The present study has some limitations that should be addressed. First, only adults admitted to Spanish ICUs were included and, therefore, our results might not be generalized to other countries or children. However, our study included more than 70% of all patients admitted to the ICU during the pandemic and post-pandemic Influenza (H1N1)v infection periods. Management of patients was not standardized and management practices were chosen in accordance with local protocols. Nevertheless, it has the strength of a prospective, multi-center design with a large number of patients. ECMO was rarely implemented in Spain (n = 9, 0.9%) and, therefore, no conclusions can be reached. Second, patients presenting in the post-pandemic Influenza (H1N1)v infection period had a delay in diagnosis, but time to diagnosis might be a non-objective parameter that depends on patient experience, the grade of physician and index of suspicion. Moreover, the unavailability of daily RT-PCR in some institutions during the post-pandemic period could prolong the time to diagnosis. Finally, the CD4 count was not recorded in HIV patients. Based on the epidemiological nature of the study only patients diagnosed with HIV were included in the group. It is important to note that some patients develop a low CD4 count when critically ill [30]. In addition, low CD4 cell counts, time since HIV diagnosis, HAART treatment or AIDS stage of disease; conversely, have not been identified as risk factors for ICU mortality in the post-HAART era [31]. Therefore, CD4 count in HIV patients should be further investigated. Finally, the marked change in time to diagnosis also suggests that there was laxity in testing during the present study.

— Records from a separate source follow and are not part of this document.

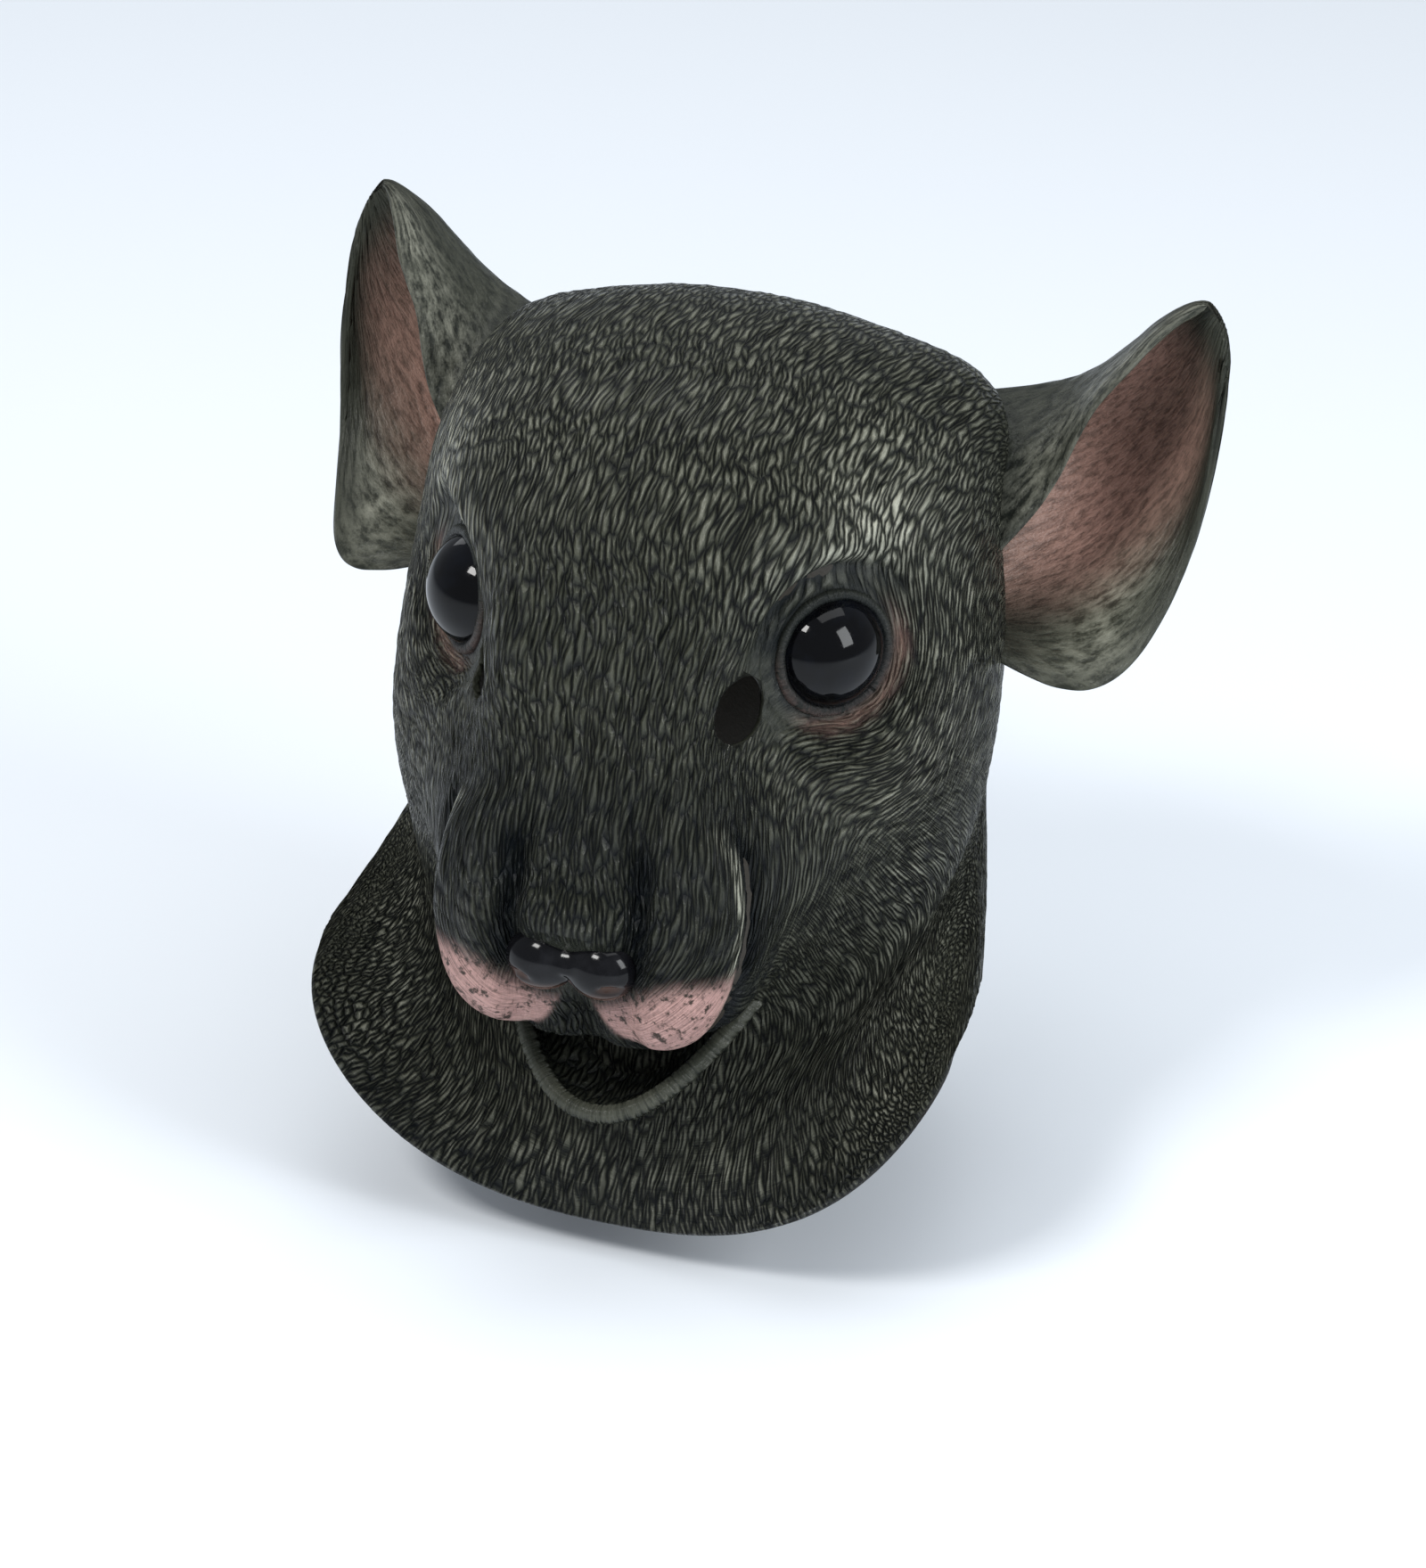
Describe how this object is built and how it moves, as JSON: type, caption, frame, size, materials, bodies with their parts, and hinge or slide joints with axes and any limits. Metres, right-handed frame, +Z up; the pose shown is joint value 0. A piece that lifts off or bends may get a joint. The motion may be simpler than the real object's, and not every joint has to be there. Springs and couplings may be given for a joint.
{
  "type": "full-head rubber rat mask",
  "caption": "Hollow latex animal mask with cupped ears, domed eyes, a nose pad, an open mouth and a neck bib, pulled over the head.",
  "frame": {"origin": "inner top of the crown, where the mask rests on the wearer's head", "axes": "+Z up, the face looks along -Y, +X towards the wearer's left ear"},
  "size_m": [0.364, 0.2632, 0.337],
  "materials": {
    "latex_skin": "moulded latex with combed fur strokes, charcoal, dry-brushed grey on the high spots",
    "nose_gloss": "black latex under clear gloss",
    "eye_gloss": "polished black dome"
  },
  "bodies": {
    "root": {"mask_skin": "latex_skin", "nose_pad": "nose_gloss", "eye_left": "eye_gloss", "eye_right": "eye_gloss"}
  },
  "joints": []
}
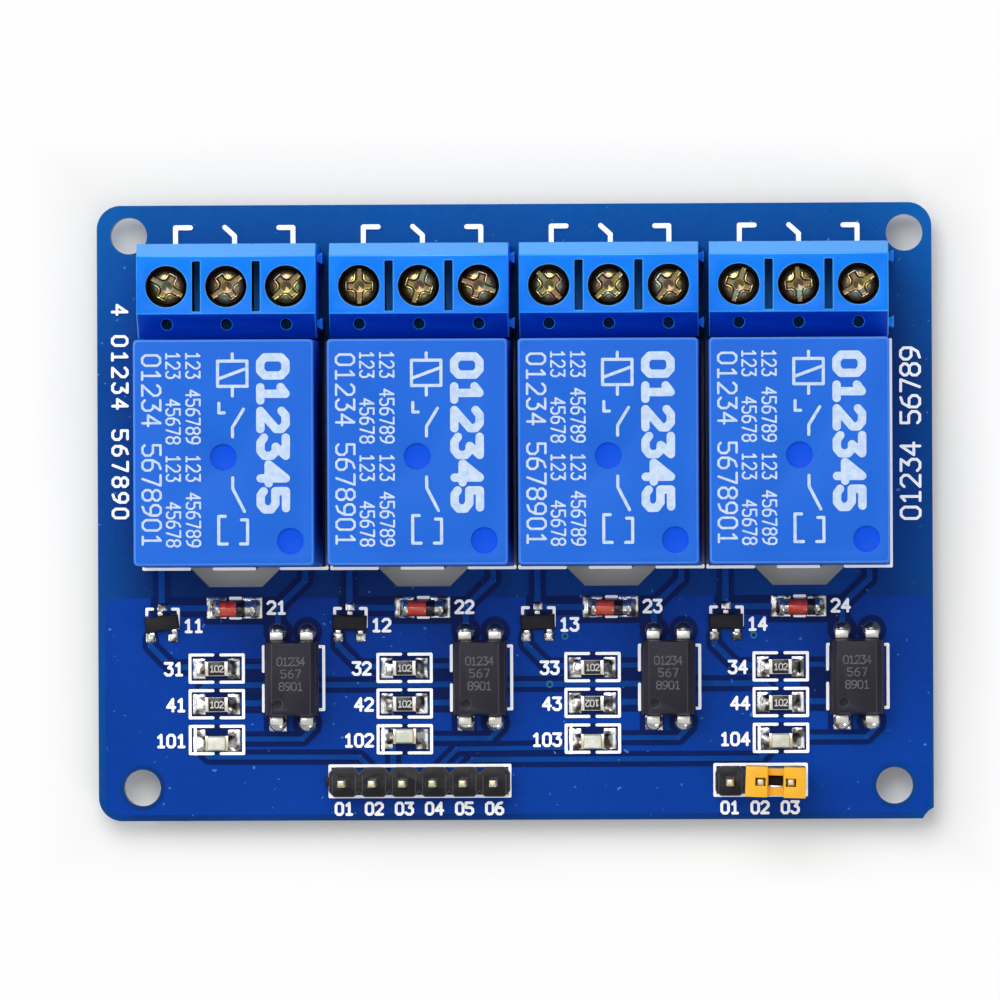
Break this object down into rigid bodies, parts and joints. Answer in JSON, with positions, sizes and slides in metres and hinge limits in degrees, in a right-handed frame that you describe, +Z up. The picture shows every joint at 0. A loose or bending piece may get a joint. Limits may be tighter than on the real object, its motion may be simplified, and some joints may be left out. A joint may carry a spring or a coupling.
{
  "type": "relay module board",
  "caption": "Blue circuit board with a row of sealed relays, screw terminal blocks behind them, and drive parts, pin headers and a jumper cap in front.",
  "frame": {"origin": "centre of the module's bounding box in X and Y, at the lowest ends of its pin tails", "axes": "+X along the row of channels, +Y from the pin headers towards the terminal blocks, +Z up out of the board's component side"},
  "size_m": [0.0706, 0.052, 0.019],
  "materials": {
    "mask": "blue solder mask over copper, with white print",
    "terminal": "bright blue moulded plastic, satin",
    "relay": "blue moulded plastic, fine matt grain",
    "relay_base": "dark moulded plastic",
    "tinned": "tinned brass, bright",
    "zinc": "zinc plated steel, yellow passivated",
    "black": "black moulded plastic",
    "opto": "dark grey epoxy, matt",
    "diode": "red glass with one black band",
    "ceramic": "black film over white ceramic, tinned ends",
    "lamp": "clear pale green resin",
    "cap": "yellow orange moulded plastic",
    "solder": "bright solder"
  },
  "bodies": {
    "module": {"board": "mask", "terminal_block_1": "terminal", "terminal_block_2": "terminal", "terminal_block_3": "terminal", "terminal_block_4": "terminal", "terminal_contacts_1": "tinned", "terminal_contacts_2": "tinned", "terminal_contacts_3": "tinned", "terminal_contacts_4": "tinned", "relay_cover_1": "relay", "relay_cover_2": "relay", "relay_cover_3": "relay", "relay_cover_4": "relay", "relay_base_1": "relay_base", "relay_base_2": "relay_base", "relay_base_3": "relay_base", "relay_base_4": "relay_base", "relay_pins": "tinned", "optocoupler_1": "opto", "optocoupler_2": "opto", "optocoupler_3": "opto", "optocoupler_4": "opto", "optocoupler_leads": "tinned", "diode_glass": "diode", "diode_end_caps": "tinned", "transistors": "black", "transistor_leads": "tinned", "resistors": "ceramic", "lamps": "lamp", "input_header": "black", "input_pins": "tinned", "power_header": "black", "power_pins": "tinned", "jumper_cap": "cap", "jumper_clip": "tinned", "solder": "solder"},
    "guard_1": {"wire_guard_1": "tinned"},
    "screw_1": {"terminal_screw_1": "zinc"},
    "guard_2": {"wire_guard_2": "tinned"},
    "screw_2": {"terminal_screw_2": "zinc"},
    "guard_3": {"wire_guard_3": "tinned"},
    "screw_3": {"terminal_screw_3": "zinc"},
    "guard_4": {"wire_guard_4": "tinned"},
    "screw_4": {"terminal_screw_4": "zinc"},
    "guard_5": {"wire_guard_5": "tinned"},
    "screw_5": {"terminal_screw_5": "zinc"},
    "guard_6": {"wire_guard_6": "tinned"},
    "screw_6": {"terminal_screw_6": "zinc"},
    "guard_7": {"wire_guard_7": "tinned"},
    "screw_7": {"terminal_screw_7": "zinc"},
    "guard_8": {"wire_guard_8": "tinned"},
    "screw_8": {"terminal_screw_8": "zinc"},
    "guard_9": {"wire_guard_9": "tinned"},
    "screw_9": {"terminal_screw_9": "zinc"},
    "guard_10": {"wire_guard_10": "tinned"},
    "screw_10": {"terminal_screw_10": "zinc"},
    "guard_11": {"wire_guard_11": "tinned"},
    "screw_11": {"terminal_screw_11": "zinc"},
    "guard_12": {"wire_guard_12": "tinned"},
    "screw_12": {"terminal_screw_12": "zinc"}
  },
  "joints": [
    {"name": "guard_slide_1", "type": "slide", "parent": "module", "child": "guard_1", "axis": [0, 0, -1], "range_m": [0, 0.00225]},
    {"name": "screw_turn_1", "type": "hinge", "parent": "guard_1", "child": "screw_1", "pos_m": [-0.02886, 0.0189, 0.0088], "axis": [0, 0, -1], "range_deg": [0, 1800]},
    {"name": "guard_slide_2", "type": "slide", "parent": "module", "child": "guard_2", "axis": [0, 0, -1], "range_m": [0, 0.00225]},
    {"name": "screw_turn_2", "type": "hinge", "parent": "guard_2", "child": "screw_2", "pos_m": [-0.02386, 0.0189, 0.0088], "axis": [0, 0, -1], "range_deg": [0, 1800]},
    {"name": "guard_slide_3", "type": "slide", "parent": "module", "child": "guard_3", "axis": [0, 0, -1], "range_m": [0, 0.00225]},
    {"name": "screw_turn_3", "type": "hinge", "parent": "guard_3", "child": "screw_3", "pos_m": [-0.01886, 0.0189, 0.0088], "axis": [0, 0, -1], "range_deg": [0, 1800]},
    {"name": "guard_slide_4", "type": "slide", "parent": "module", "child": "guard_4", "axis": [0, 0, -1], "range_m": [0, 0.00225]},
    {"name": "screw_turn_4", "type": "hinge", "parent": "guard_4", "child": "screw_4", "pos_m": [-0.01274, 0.0189, 0.0088], "axis": [0, 0, -1], "range_deg": [0, 1800]},
    {"name": "guard_slide_5", "type": "slide", "parent": "module", "child": "guard_5", "axis": [0, 0, -1], "range_m": [0, 0.00225]},
    {"name": "screw_turn_5", "type": "hinge", "parent": "guard_5", "child": "screw_5", "pos_m": [-0.00774, 0.0189, 0.0088], "axis": [0, 0, -1], "range_deg": [0, 1800]},
    {"name": "guard_slide_6", "type": "slide", "parent": "module", "child": "guard_6", "axis": [0, 0, -1], "range_m": [0, 0.00225]},
    {"name": "screw_turn_6", "type": "hinge", "parent": "guard_6", "child": "screw_6", "pos_m": [-0.00274, 0.0189, 0.0088], "axis": [0, 0, -1], "range_deg": [0, 1800]},
    {"name": "guard_slide_7", "type": "slide", "parent": "module", "child": "guard_7", "axis": [0, 0, -1], "range_m": [0, 0.00225]},
    {"name": "screw_turn_7", "type": "hinge", "parent": "guard_7", "child": "screw_7", "pos_m": [0.00314, 0.0189, 0.0088], "axis": [0, 0, -1], "range_deg": [0, 1800]},
    {"name": "guard_slide_8", "type": "slide", "parent": "module", "child": "guard_8", "axis": [0, 0, -1], "range_m": [0, 0.00225]},
    {"name": "screw_turn_8", "type": "hinge", "parent": "guard_8", "child": "screw_8", "pos_m": [0.00814, 0.0189, 0.0088], "axis": [0, 0, -1], "range_deg": [0, 1800]},
    {"name": "guard_slide_9", "type": "slide", "parent": "module", "child": "guard_9", "axis": [0, 0, -1], "range_m": [0, 0.00225]},
    {"name": "screw_turn_9", "type": "hinge", "parent": "guard_9", "child": "screw_9", "pos_m": [0.01314, 0.0189, 0.0088], "axis": [0, 0, -1], "range_deg": [0, 1800]},
    {"name": "guard_slide_10", "type": "slide", "parent": "module", "child": "guard_10", "axis": [0, 0, -1], "range_m": [0, 0.00225]},
    {"name": "screw_turn_10", "type": "hinge", "parent": "guard_10", "child": "screw_10", "pos_m": [0.01901, 0.0189, 0.0088], "axis": [0, 0, -1], "range_deg": [0, 1800]},
    {"name": "guard_slide_11", "type": "slide", "parent": "module", "child": "guard_11", "axis": [0, 0, -1], "range_m": [0, 0.00225]},
    {"name": "screw_turn_11", "type": "hinge", "parent": "guard_11", "child": "screw_11", "pos_m": [0.02401, 0.0189, 0.0088], "axis": [0, 0, -1], "range_deg": [0, 1800]},
    {"name": "guard_slide_12", "type": "slide", "parent": "module", "child": "guard_12", "axis": [0, 0, -1], "range_m": [0, 0.00225]},
    {"name": "screw_turn_12", "type": "hinge", "parent": "guard_12", "child": "screw_12", "pos_m": [0.02901, 0.0189, 0.0088], "axis": [0, 0, -1], "range_deg": [0, 1800]}
  ],
  "couplings": [
    {"joint": "screw_turn_1", "follows": "guard_slide_1", "rad_per_m": 13963},
    {"joint": "screw_turn_2", "follows": "guard_slide_2", "rad_per_m": 13963},
    {"joint": "screw_turn_3", "follows": "guard_slide_3", "rad_per_m": 13963},
    {"joint": "screw_turn_4", "follows": "guard_slide_4", "rad_per_m": 13963},
    {"joint": "screw_turn_5", "follows": "guard_slide_5", "rad_per_m": 13963},
    {"joint": "screw_turn_6", "follows": "guard_slide_6", "rad_per_m": 13963},
    {"joint": "screw_turn_7", "follows": "guard_slide_7", "rad_per_m": 13963},
    {"joint": "screw_turn_8", "follows": "guard_slide_8", "rad_per_m": 13963},
    {"joint": "screw_turn_9", "follows": "guard_slide_9", "rad_per_m": 13963},
    {"joint": "screw_turn_10", "follows": "guard_slide_10", "rad_per_m": 13963},
    {"joint": "screw_turn_11", "follows": "guard_slide_11", "rad_per_m": 13963},
    {"joint": "screw_turn_12", "follows": "guard_slide_12", "rad_per_m": 13963}
  ]
}
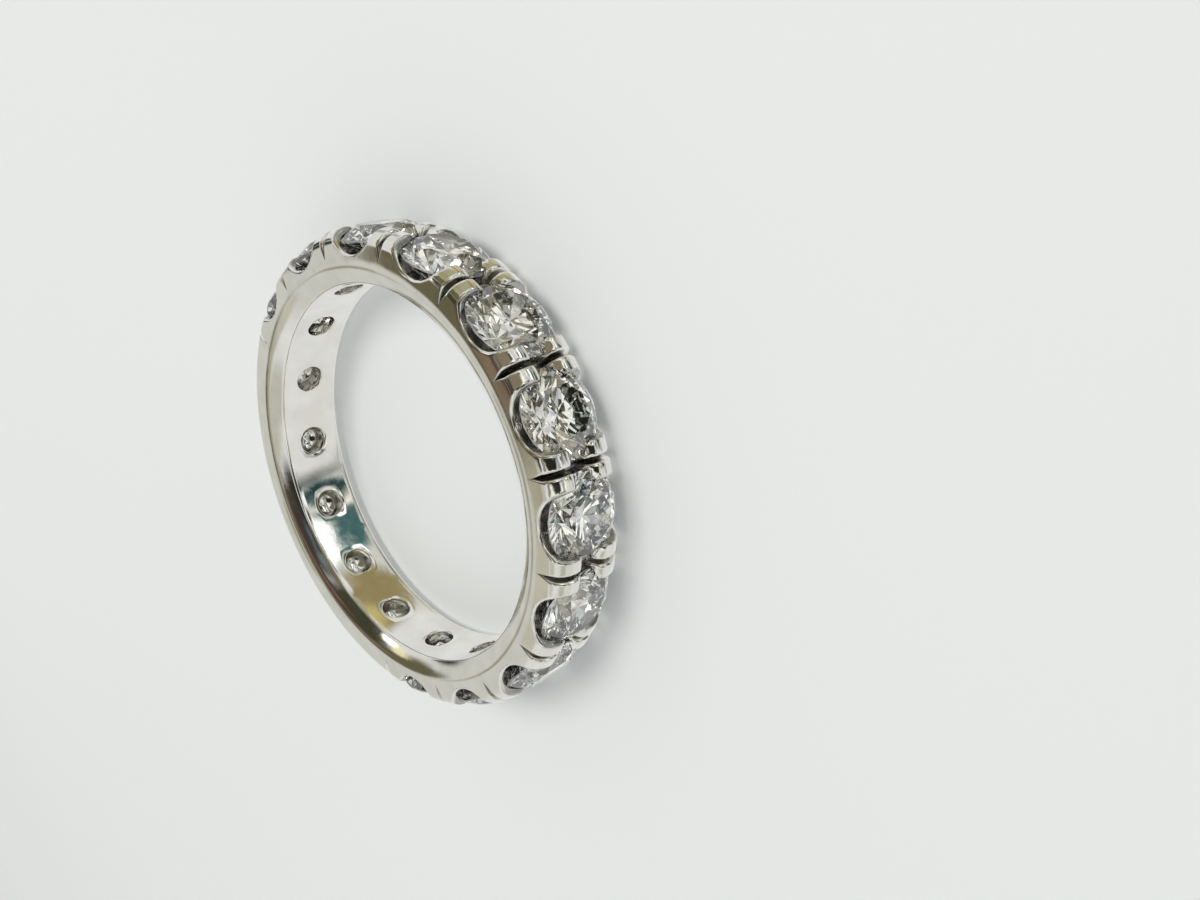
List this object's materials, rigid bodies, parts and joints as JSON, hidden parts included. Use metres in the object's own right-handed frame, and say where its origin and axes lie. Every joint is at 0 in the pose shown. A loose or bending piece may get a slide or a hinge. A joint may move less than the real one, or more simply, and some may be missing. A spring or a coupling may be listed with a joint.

Cases may have been missed in the post-pandemic period with selection bias contributing to observed differences.

Conclusions

In summary, pandemics, like the viruses that cause them, are unpredictable. So was the immediate post-pandemic Influenza (H1N1)v infection period. The main findings were that the mortality rate and severity scores were higher in the post-pandemic period. A lower clinical awareness and a more vulnerable population may explain the worse outcome in the post-pandemic period. The development of protocols, educational programs and prevention recommendations need to be implemented to avoid further diagnosis and treatment delays. As was previously warned [10], physicians should maintain a high level of clinical suspicion for future waves in order to prevent the unexpected increase in mortality observed in this study.

Key messages

  • The mortality rate and severity scores were higher in the post-pandemic Influenza (H1N1)v infection period.

  • During the post-pandemic Influenza (H1N1)v infection period, patients were older, with more comorbidities and with delayed hospital admission.

  • A more vulnerable population was affected in the post-pandemic Influenza (H1N1)v infection period.

  • HIV was the only new variable independently associated with higher ICU mortality during the post-pandemic Influenza (H1N1)v infection period.